** Data block **
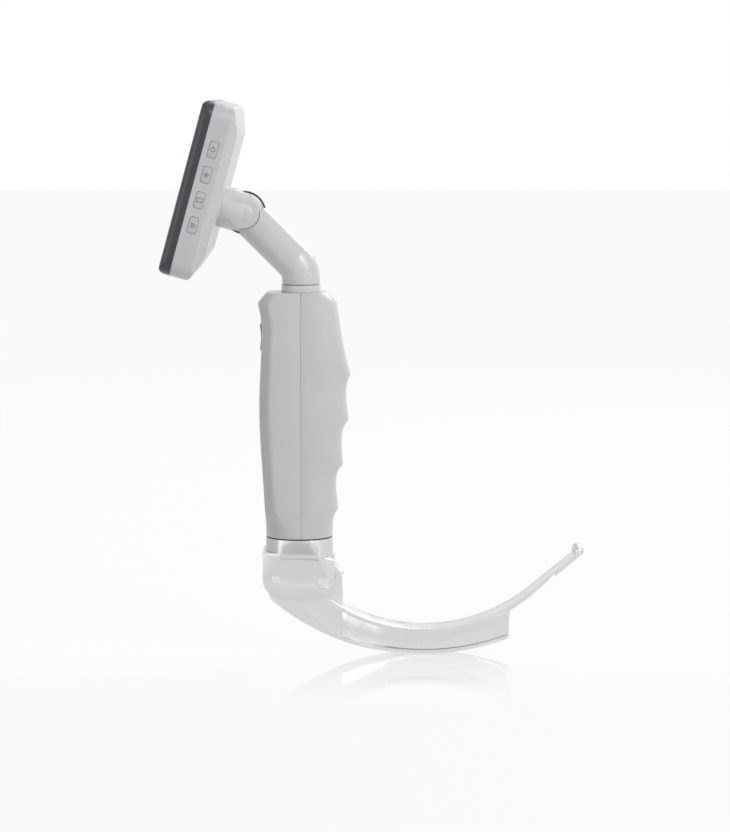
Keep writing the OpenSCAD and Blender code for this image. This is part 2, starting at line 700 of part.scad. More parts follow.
module swivel_washer() {
    color(BLACK) translate([0, 0, collar_top]) difference() {
        cylinder(d = neck_d - 1.2, h = arm_foot - collar_top);
        translate([0, 0, -1]) cylinder(d = spigot_d + 2 * seat, h = 3);
    }
}
module swivel_retainer() {
    color(POLISHED) translate([0, 0, retainer_z + 0.1]) difference() {
        cylinder(d = spigot_d + 3.4, h = 1);
        translate([0, 0, -1]) cylinder(d = spigot_d - 1.4 + 2 * seat, h = 3);
    }
}
sleeve_low = retainer_z + 1.3;
module swivel_collar() {
    color(PLASTIC) difference() {
        union() {
            translate([0, 0, g_top]) cylinder(d = neck_d + 0.45, h = collar_h);
            translate([0, 0, sleeve_low]) cylinder(d = sleeve_d, h = g_top - sleeve_low + 1);
        }
        translate([0, 0, sleeve_low - 1]) cylinder(d = spigot_d + 2 * run, h = 40);
    }
}
module collar_nut() {
    color(BRASS) translate([0, 0, cavity_top - 0.1 - 2.4]) difference() {
        cylinder(d = 17.4, h = 2.4, $fn = 6);
        translate([0, 0, -1]) cylinder(d = sleeve_d + 2 * fit, h = 5);
    }
}

// ---- screen ----
// Space of the screen: pivot at the origin, screen facing -X, before its lean
back_x = -10.7;                         // back of the housing, from the pivot
front_x0 = back_x - screen_t;           // face of the bezel
bezel_x = front_x0 + bezel_t;           // joint of bezel and housing
edge_t = screen_t - bezel_t - 4.5;      // thickness of the housing at its upper and lower edges
chamfer_z = 12;                         // length of the slanted back at top and bottom
side_t = screen_t - bezel_t - 4;        // thickness of the housing at its sides
chamfer_y = 7;
low_z = -stub_up;
high_z = screen_h - stub_up;
mid_z = (low_z + high_z) / 2;
corner_r = 8;
module leaned() { translate([pivot[0], 0, pivot[1]]) rotate([0, screen_lean, 0]) children(); }
// Housing drawn in by inset: three outlines crossed
module housing(inset, front) {
    intersection() {
        translate([0, 0, mid_z])
            plate(front, back_x + 5, screen_w - 2 * inset, screen_h - 2 * inset, corner_r - inset);
        slab(-screen_w, screen_w) polygon(rounded([
            [front - 1, low_z + inset], [bezel_x + edge_t - inset / 2, low_z + inset],
            [back_x - inset, low_z + chamfer_z + inset / 2], [back_x - inset, high_z - chamfer_z - inset / 2],
            [bezel_x + edge_t - inset / 2, high_z - inset], [front - 1, high_z - inset]
        ], [0, 2, 4, 4, 2, 0], 4));
        translate([0, 0, low_z - 1]) linear_extrude(screen_h + 2) polygon(rounded([
            [front - 1, -screen_w / 2 + inset], [bezel_x + side_t - inset / 2, -screen_w / 2 + inset],
            [back_x - inset, -screen_w / 2 + chamfer_y + inset / 2],
            [back_x - inset, screen_w / 2 - chamfer_y - inset / 2],
            [bezel_x + side_t - inset / 2, screen_w / 2 - inset], [front - 1, screen_w / 2 - inset]
        ], [0, 1.2, 2, 2, 1.2, 0], 4));
    }
}
key_x = (bezel_x + bezel_x + side_t) / 2;
function key_z(i) = mid_z + 2.2 + (1.5 - i) * key_pitch;
// Rounded key shape standing along Y, in the screen's space
module key_shape(i, y0, y1, grow = 0) {
    slab(y0, y1) translate([key_x, key_z(i)]) {
        r = 1.1 + grow / 2;
        square([key_w + 2 * grow - 2 * r, key_h + 2 * grow], center = true);
        square([key_w + 2 * grow, key_h + 2 * grow - 2 * r], center = true);
        for (sx = [-1, 1], sz = [-1, 1])
            translate([sx * (key_w / 2 + grow - r), sz * (key_h / 2 + grow - r)]) circle(r);
    }
}
side_y = -screen_w / 2;
socket_z = mid_z - 20;
socket_d = 3.6;
socket_l = 8;           // how far the charging socket reaches in
knuckle_screw_y = leaf_slot / 2 + 1;     // the four screws pass beside the leaf's slot
foot_d = 2 * knuckle_screw_y * sqrt(2) + 3.4;
module monitor_shell() {
    color(PLASTIC) leaned() difference() {
        housing(0, bezel_x);
        difference() {
            housing(screen_wall, bezel_x - 1);
            // Posts that carry the board and take the bezel's screws
            for (p = screw_places) translate([bezel_x, p[0], p[1]]) rotate([0, 90, 0]) cylinder(d = 6, h = 30);
        }
        for (p = screw_places) translate([bezel_x - 1, p[0], p[1]]) rotate([0, 90, 0]) cylinder(d = 2.1, h = 7);
        translate([back_x + 1, 0, 0]) rotate([0, -90, 0]) cylinder(d = foot_d + 2 * seat, h = 10);
        for (i = [0 : 3]) key_shape(i, side_y - 1, side_y + 4, gap / 2);
        // Hole for the charging plug on the far side
        translate([key_x, -side_y - 5, socket_z]) rotate([-90, 0, 0]) cylinder(d = 7, h = 10);
    }
}
post_in = 8;
screw_places = [for (sy = [-1, 1], sz = [-1, 1])
    [sy * (screen_w / 2 - post_in), mid_z + sz * (screen_h / 2 - post_in)]];
window = [screen_w - 24, screen_h - 25];
glass = [screen_w - 6, screen_h - 6];
module bezel() {
    color(BLACK) leaned() difference() {
        intersection() {
            translate([0, 0, mid_z]) plate(front_x0, bezel_x - 0.02, screen_w, screen_h, corner_r);
            slab(-screen_w, screen_w) polygon(rounded([
                [bezel_x + 1, low_z], [bezel_x + 1, high_z], [front_x0, high_z], [front_x0, low_z]
            ], [0, 0, 3.6, 3.6], 8));
            translate([0, 0, low_z - 1]) linear_extrude(screen_h + 2) polygon(rounded([
                [bezel_x + 1, -screen_w / 2], [bezel_x + 1, screen_w / 2],
                [front_x0, screen_w / 2], [front_x0, -screen_w / 2]
            ], [0, 0, 3.6, 3.6], 8));
        }
        translate([0, 0, mid_z]) {
            plate(front_x0 - 1, front_x0 + glass_t, glass[0], glass[1], 5);
            plate(front_x0 - 1, bezel_x + 1, window[0] + 6, window[1] + 10, 1);
        }
        for (p = screw_places) translate([front_x0 + 2.4, p[0], p[1]]) rotate([0, 90, 0]) cylinder(d = 2.4, h = 9);
    }
}
glass_t = 1.2;
module screen_glass() {
    color([0.05, 0.06, 0.07]) leaned() translate([0, 0, mid_z])
        plate(front_x0, front_x0 + glass_t - 0.05, glass[0] - 2 * seat, glass[1] - 2 * seat, 4.9);
}
module lcd_panel() {
    color([0.2, 0.22, 0.25]) leaned() translate([0, 0, mid_z])
        plate(front_x0 + glass_t + 0.05, bezel_x - 0.7, window[0] + 5.6, window[1] + 9.6, 0.8);
}
board_front = bezel_x + 0.1;
module monitor_board() {
    color(GREEN) leaned() translate([0, 0, mid_z])
        plate(board_front, board_front + 1.6, screen_w - 2 * (socket_l + 2 * gap), screen_h - 24, 2);
}
module button_board() {
    y = side_y + screen_wall + 1 + key_travel + seat;
    color(GREEN) leaned() {
        box([key_x - 3, y + 1.2, key_z(3) - 5], [key_x + 4, y + 2.2, key_z(0) + 5]);
        for (i = [0 : 3]) translate([key_x, y + 1.3, key_z(i)]) rotate([90, 0, 0]) cylinder(d = 2.4, h = 1.3);
    }
}
module screen_button(i) {
    color(PLASTIC) leaned() {
        key_shape(i, side_y - 0.2, side_y + screen_wall + 0.5);
        key_shape(i, side_y + screen_wall + seat, side_y + screen_wall + 1, 0.8);
    }
}
module screen_button_1() { screen_button(0); }
module screen_button_2() { screen_button(1); }
module screen_button_3() { screen_button(2); }
module screen_button_4() { screen_button(3); }
module bezel_screws() {
    color(POLISHED) leaned() for (p = screw_places)
        translate([front_x0 + 2.5, p[0], p[1]]) rotate([0, 90, 0]) cylinder(d = 2, h = bezel_t + 2);
}
module charge_socket() {
    color(BLACK) leaned() translate([key_x, -side_y - socket_l, socket_z]) rotate([-90, 0, 0]) difference() {
        cylinder(d = 6.6, h = socket_l - 0.2);
        translate([0, 0, 1.5]) cylinder(d = socket_d, h = 10);
    }
}
foot_t = screen_wall;
module knuckle_places() {
    for (y = [-1, 1], z = [-1, 1]) translate([0, y * knuckle_screw_y, z * knuckle_screw_y]) children();
}
module tilt_knuckle() {
    color(PLASTIC) leaned() difference() {
        union() {
            translate([back_x + 0.02, 0, 0]) rotate([0, 90, 0]) cylinder(d = stub_d, h = -back_x - 0.5);
            sphere(d = ball_d);
            bar(0, 0, cheek_boss_d, -neck_d / 2 + 0.1, neck_d / 2 - 0.1);
            translate([back_x - foot_t, 0, 0]) rotate([0, 90, 0]) cylinder(d = foot_d, h = 4);
        }
        bar(0, 0, slot_d, -leaf_slot / 2, leaf_slot / 2);
        box([0, -leaf_slot / 2, -20], [20, leaf_slot / 2, 20]);
        bar(0, 0, tilt_pin_d + 2 * fit, -tilt_pin_in, 20);
        knuckle_places() translate([back_x - foot_t - 1, 0, 0]) rotate([0, 90, 0]) cylinder(d = 1.7, h = 5);
    }
}
tilt_pin_in = neck_d / 2 - 1.4;
module tilt_pin() {
    color(POLISHED) leaned() difference() {
        bar(0, 0, tilt_pin_d, -tilt_pin_in + seat, neck_d / 2 - 0.3);
        box([-3, neck_d / 2 - 1, -0.4], [3, neck_d / 2, 0.4]);
    }
}
module knuckle_screws() {
    color(POLISHED) leaned() knuckle_places() {
        translate([back_x - foot_t - 1.3, 0, 0]) rotate([0, 90, 0]) cylinder(d = 3.2, h = 1.2);
        translate([back_x - foot_t - 1, 0, 0]) rotate([0, 90, 0]) cylinder(d = 1.6, h = 4.8);
    }
}

bezel();
screen_glass();
lcd_panel();
monitor_shell();
monitor_board();
button_board();
bezel_screws();
knuckle_screws();
charge_socket();
tilt_knuckle();
tilt_pin();
screen_button_1();
screen_button_2();
screen_button_3();
screen_button_4();
neck_arm();
tilt_washers();
swivel_washer();
swivel_retainer();
swivel_collar();
collar_nut();
handle_rear_shell();
handle_front_shell();
power_button();
power_switch();
handle_board();
battery_cradle();
battery();
battery_contact();
battery_spring();
base_gasket();
base_block();
base_screws();
hinge_pin();
stop_pin();
contact_pin();
contact_insulator();
blade();
hinge_bush();
contact_pad();
plunger();
plunger_spring();
channel_cover();
camera_module();
camera_window();
led_lens();
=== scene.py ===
"""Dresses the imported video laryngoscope: finishes, softened edges, key icons, light and camera."""

import logging
import math
from dataclasses import dataclass
from enum import Enum
from typing import Any, Callable, Dict, List, Optional, Sequence, Tuple

import bpy
from mathutils import Matrix, Vector


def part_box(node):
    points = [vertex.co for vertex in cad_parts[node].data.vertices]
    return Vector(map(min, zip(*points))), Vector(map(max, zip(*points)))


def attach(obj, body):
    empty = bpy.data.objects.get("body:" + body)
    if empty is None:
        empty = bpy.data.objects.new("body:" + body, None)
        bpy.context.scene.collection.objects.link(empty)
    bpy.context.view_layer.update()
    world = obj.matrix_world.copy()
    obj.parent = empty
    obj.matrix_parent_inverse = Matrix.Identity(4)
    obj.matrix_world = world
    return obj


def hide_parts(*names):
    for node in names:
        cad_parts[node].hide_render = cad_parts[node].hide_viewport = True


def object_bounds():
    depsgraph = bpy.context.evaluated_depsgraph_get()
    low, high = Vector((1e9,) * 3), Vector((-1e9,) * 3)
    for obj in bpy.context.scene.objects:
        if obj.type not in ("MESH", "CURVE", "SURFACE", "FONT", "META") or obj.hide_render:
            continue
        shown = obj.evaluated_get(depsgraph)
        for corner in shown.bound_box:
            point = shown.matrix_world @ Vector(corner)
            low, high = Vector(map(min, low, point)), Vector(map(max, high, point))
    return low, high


LOG = logging.getLogger("laryngoscope")
MM = 0.001
SHARP_ANGLE = 32.0  # degrees above which an edge is rounded
MERGE_DISTANCE = 2e-6  # metres
FLAT_ANGLE = 0.4  # degrees below which neighbouring faces are joined
Colour = Tuple[float, float, float]
Point = Tuple[float, float, float]
WHITE: Colour = (1.0, 1.0, 1.0)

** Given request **
Retype, exactly and in full, the lines above from the one containing "hinge_bush();" through the one containing "obj.parent = empty".

** Result below **
hinge_bush();
contact_pad();
plunger();
plunger_spring();
channel_cover();
camera_module();
camera_window();
led_lens();
=== scene.py ===
"""Dresses the imported video laryngoscope: finishes, softened edges, key icons, light and camera."""

import logging
import math
from dataclasses import dataclass
from enum import Enum
from typing import Any, Callable, Dict, List, Optional, Sequence, Tuple

import bpy
from mathutils import Matrix, Vector


def part_box(node):
    points = [vertex.co for vertex in cad_parts[node].data.vertices]
    return Vector(map(min, zip(*points))), Vector(map(max, zip(*points)))


def attach(obj, body):
    empty = bpy.data.objects.get("body:" + body)
    if empty is None:
        empty = bpy.data.objects.new("body:" + body, None)
        bpy.context.scene.collection.objects.link(empty)
    bpy.context.view_layer.update()
    world = obj.matrix_world.copy()
    obj.parent = empty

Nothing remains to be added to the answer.